Understanding the Process of Closing Out a 401(k) Plan Before or After Retirement
The process of closing out a 401(k) plan can vary significantly depending on whether you are doing so before or after retirement. Two primary differences stand out: availability and taxes.
Key Differences Between Pre-Retirement and Post-Retirement Distributions
One of the most notable differences between closing out a 401(k) plan before and after retirement is the availability of funds and actions you can take. Before you retire, the retirement plan might impose specific restrictions on how and when you can withdraw your funds. These restrictions can vary based on the type of plan you have.
Pre-Retirement: Some 401(k) plans restrict disbursements until the normal retirement age, others restrict them until you terminate employment, and some may only allow distributions after a certain number of years of service with the employer, combined with reaching a certain age.
Requesting In-Service Distributions
If you are still employed and still eligible for a distribution, you should contact your plan administrator to request an In-Service Distribution. This process is largely the same whether you request it due to termination or retirement. The bulk of the paperwork or online application remains consistent in both scenarios.
Post-Retirement Distributions: A Simplified Process
For those closing their 401(k) plan after retirement, the process is generally more straightforward. You would simply request a distribution due to termination or retirement and complete the necessary paperwork or online application. This application process will involve acknowledging required disclosures and electing any tax withholdings, which can exceed the minimum Federal and State requirements.

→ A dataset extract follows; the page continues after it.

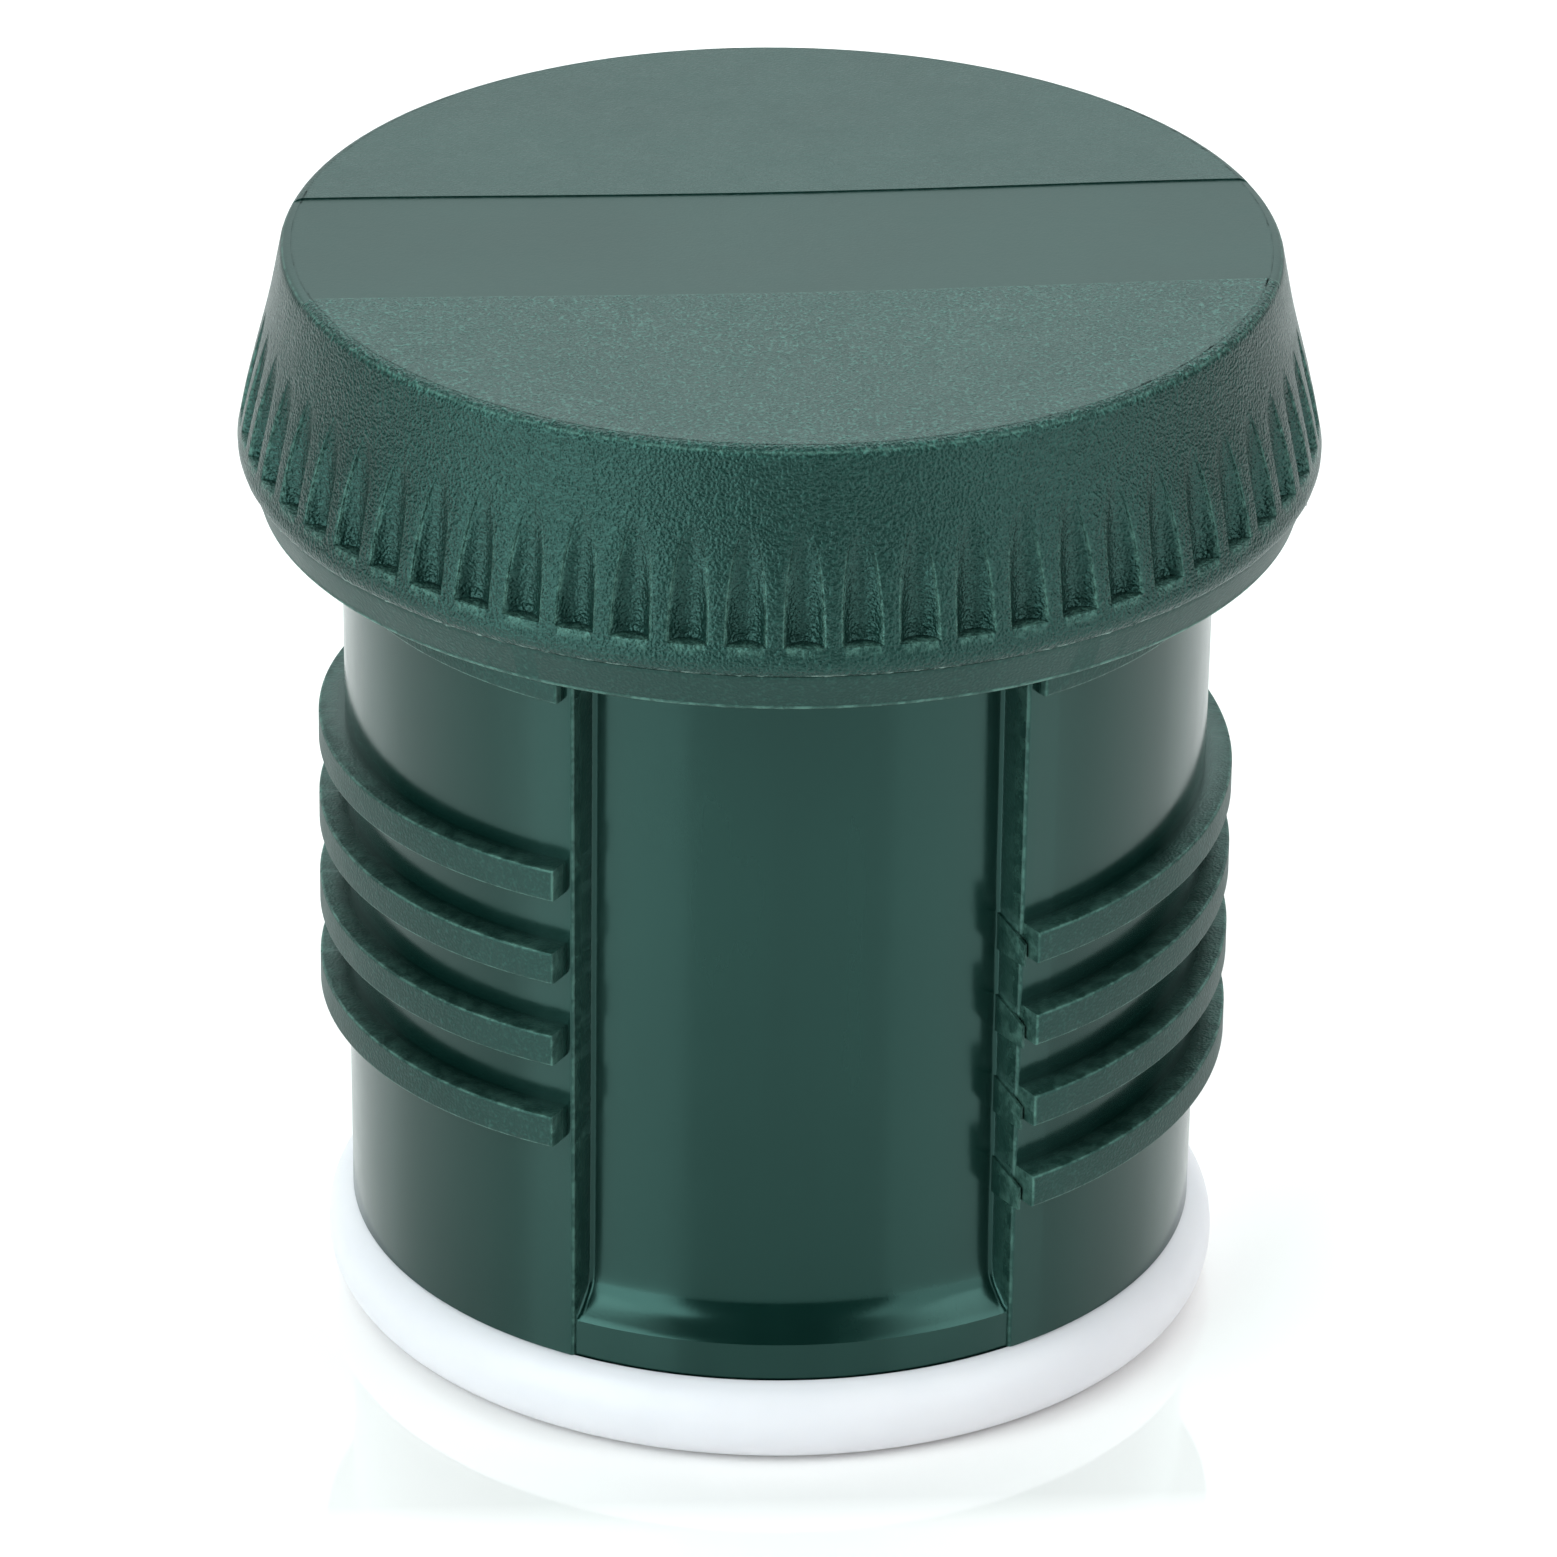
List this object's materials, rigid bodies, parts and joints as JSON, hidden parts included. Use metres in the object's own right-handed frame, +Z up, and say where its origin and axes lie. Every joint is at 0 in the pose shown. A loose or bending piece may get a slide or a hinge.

Tax Considerations: 20% Upfront Tax Withholding and Early Withdrawal Penalties
Both pre- and post-retirement distributions require an upfront tax withholding of 20%, unless you are eligible for an exception specified by the Internal Revenue Service (IRS). If you are under the age of 59 1/2, you may face additional penalties, such as a 10% Federal tax, plus applicable state penalties.
Conclusion: Making an Informed Decision
Whether you are closing out your 401(k) plan before or after retirement, it is important to understand the specific restrictions and tax implications. Consulting with a financial advisor or your plan administrator can help ensure you make the most informed decision about your retirement funds.